ATLANTA — Stantec recently announced the debut of the Emory Proton Therapy Center — the first treatment facility of its kind to open in Georgia that provides advanced cancer care to patients in the region.
Working alongside Winship Cancer Institute of Emory University and the center’s owner, Provident Resources Group, Stantec led the architectural design of the new 115,000-square-foot, three-story center with engineering partners Bard, Rao + Athanas Consulting Engineers and Goldstein-Milano Structural Engineers.
The state-of-the-art center features a 90-ton cyclotron that generates proton particles and four, 240-ton gantries that rotate 360 degrees around the patient to precisely aim the proton beam at a tumor.
The treatment center includes five treatment rooms with the ability to provide proton beam therapy to up to 1,700 patients, including children, annually.
The building’s design takes inspiration from the local cityscape while also ensuring a peaceful retreat for patients; with design features including a generous courtyard lined with a vertical garden as well as a palette that fuses natural colors and textures with its wooden panels.
Furthermore, dashes of bright color reinforce an uplifting atmosphere while providing wayfinding for patients and staff.

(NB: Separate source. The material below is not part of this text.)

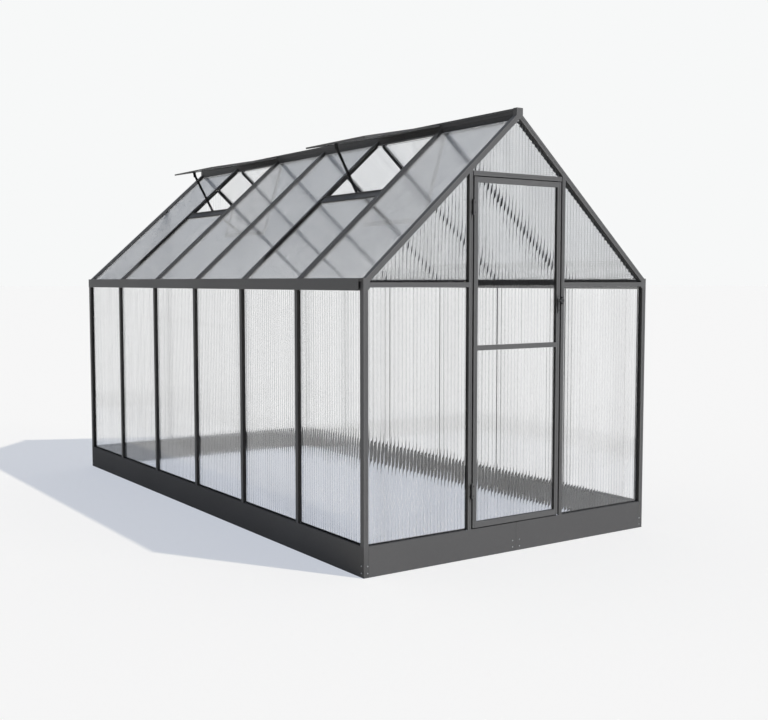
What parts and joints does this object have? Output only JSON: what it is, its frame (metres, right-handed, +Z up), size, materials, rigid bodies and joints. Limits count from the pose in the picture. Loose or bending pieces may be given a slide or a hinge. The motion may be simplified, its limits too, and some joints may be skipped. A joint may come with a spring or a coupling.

The designers also emphasized the significance of considering the comfort of its pediatric population by including family-friendly elements such as a designated family waiting room in the main lobby, a unique playhouse and a layout that allows parents to accompany children through treatment.
Additionally, a 20,000-square-foot retail space holds a 200-car parking garage, creating opportunities for new community offerings in the neighborhood.
The sand and charcoal exterior is also punctuated by generous expanses of glass to help to reinforce the building’s integration with the cityscape.
Standing as a project seven years in the making, the newly completed facility aims to strengthen city of Atlanta’s position as a center for biomedical innovation and advanced cancer care.
“As a facility treating patients of all ages, our team paid particular attention to the comfort of the pediatric population in the design of the Emory Proton Center,” said Paula Williams, a principal at Stantec. “The design includes a dedicated family waiting room in the main lobby, along with a unique playhouse to help these young patients find some comfort. The center’s layout has also been carefully considered to allow parents to accompany children through the clinical and treatment journey.”
According to Emory University, proton therapy is a painless and non-invasive form of external beam radiation that can be used in the successful treatment of patients with a variety of types of cancer and benign tumors.
With this new center, Winship Cancer Institute of Emory University adds a powerful radiation therapy option to its broad array of cancer-fighting tools. The center will help strengthen Winship’s emergence as a national leader in cancer research and care.
“We are thrilled to begin offering proton therapy treatment to patients in the state of Georgia,” said Winship Cancer Institute Executive Director Walter J. Curran, Jr., MD. “The new center will provide an array of new therapeutic opportunities for our patients close to their home.”
The Emory Proton Center officially opened its doors on Dec. 6, 2018 in Midtown Atlanta with a VIP ribbon-cutting ceremony.
Atlanta Mayor Keisha Lance Bottoms, Emory University President Claire E. Sterk, and Atlanta Braves Vice Chair Emeritus John Schuerholz were among the dignitaries who celebrated the opening and delivered remarks to more than 200 special guests.